A person and a person's company are two completely different entities. That's one of the main reasons that companies exist in the first place - to incentivize people to engage in business ventures by creating a structure where you can try to make a successful business, and if it doesn't work, you don't end up losing your house. If I have venture capital, I can fund two separate startup businesses, and if one of them doesn't work out, I can rest assured that the other will be able to go forward without disruption. I'm therefore far more likely to start both businesses.
Quote:
The fact of the matter is that it is bad optics to leave unpaid employees. If she's got enough personal resources to start a new business that presumably costs 10s of thousands of dollars (if not hundreds), the nice thing to do would be to make those employees whole by forking over a couple of grand.
The "nice" thing to do? I guess... why not take that money and give it to the United Way, or doctors without borders?
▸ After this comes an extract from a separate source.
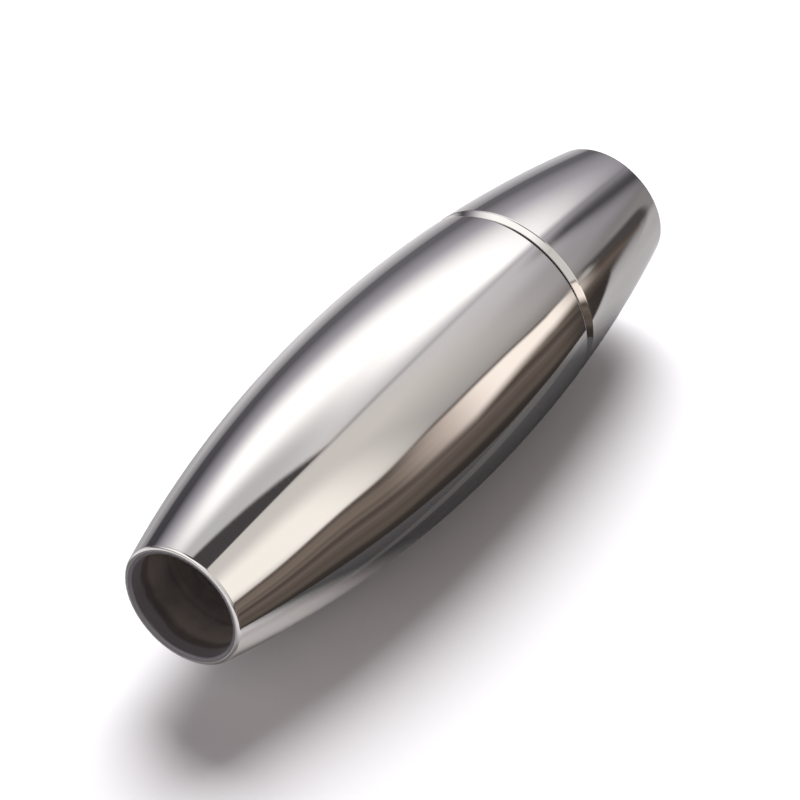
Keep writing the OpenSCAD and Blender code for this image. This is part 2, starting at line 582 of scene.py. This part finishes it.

That would be nice.

Bankruptcy laws weren't drafted at random. There are deliberate policy choices made to balance the protection of creditors with the goals of the market. Claims for unpaid employee wages in bankruptcy get very, very high priority, whether it's a BAA process or a CCAA process. They certainly outrank shareholders; if they didn't get paid, then once this company filed for bankruptcy (or CCAA protection), I can pretty much guarantee that Beaton and any other equity investors got zero dollars out of it. The problem is that secured creditors still come first, and even they tend to get pennies on the dollar... there's often not much pie left for anyone else. That's a failed business.

If we wanted, we could make sure that every employee and creditor gets paid very easily - just pass a law that sends debtors, or the primary shareholder of a debtor company, to prison for not paying their debts. Problem solved! Wait, do you suppose that might discourage people from investing in private companies and starting businesses in the first place, thereby creating the jobs that created the debt these employees want to recover? Would it maybe stop people from buying shares in anything, if they could lose not only the money they invested but all the money in their bank account as well?

Now, if she just told everyone that she filed for bankruptcy and instead just absconded with a bunch of cash, then yeah, that's both illegal and criminal. Doesn't sound like it, though.